Eduardo Mendoza me ha hecho recordar a otro gran humorista que también me enseña a ver la vida con humildad: el escritor británico G. K. Chesterton. Sus frases célebres son incontables: “El periodismo consiste esencialmente en decir que lord Jones ha muerto a gente que no sabía que lord Jones estaba vivo”; “El mundo moderno está lleno de hombres que sostienen dogmas con tanta firmeza, que ni siquiera se dan cuenta de que son dogmas”; “A algunos hombres los disfraces no los disfrazan, sino los revelan. Cada uno se disfraza de aquello que es por dentro”; “Si no logras desarrollar toda tu inteligencia, siempre te queda la opción de hacerte político”; “El gran clásico es un hombre del que se puede hacer el elogio sin haberlo leído”; “Los ángeles pueden volar porque se toman a sí mismos a la ligera”. Y para terminar: “El hombre puede ser un escéptico sistemático; pero entonces no puede ser ya ninguna otra cosa; y ciertamente tampoco un defensor del escepticismo sistemático”.

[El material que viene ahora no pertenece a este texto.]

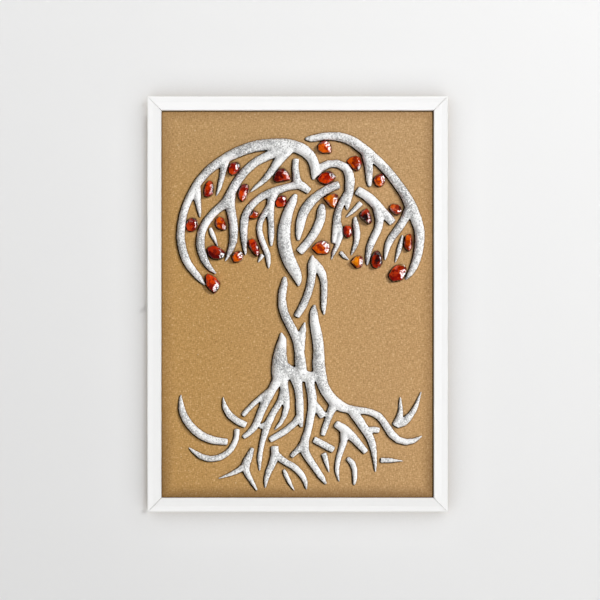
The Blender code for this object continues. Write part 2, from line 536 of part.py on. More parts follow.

Las parábolas de Jesús son, en su mayoría, relatos cargados de humor e ironía. ¡Lástima que las traducciones a las lenguas modernas y nuestro desconocimiento del contexto originario nos impidan percibirlas en toda su fuerza cómica e irónica! Cuando leo alguna reflexión teológica que no deja el menor resquicio al humor, me echo a temblar, porque ¿cómo se puede respetar el Misterio si no es desde el humor que se estremece? Es una de las cosas que más admiro en la decoración de los templos hindúes y también en muchos capiteles románicos de nuestra vieja Europa: las representaciones cómicas y divertidas de la vida humana y de los dioses. El buen humor consiste precisamente en eso: en percibir la grandeza del Misterio, observar nuestra radical pequeñez y esbozar una sonrisa ante tamaña desmesura. Por eso, los mejores humoristas son siempre los santos. Nadie como ellos se ha acercado tanto al Misterio y nadie ha vivido tan a fondo la condición humana. ¡Que se lo pregunten a santa Teresa de Ávila! Por mal que nos vaya, estamos vivos. Pongamos ritmo a esta jornada de primavera.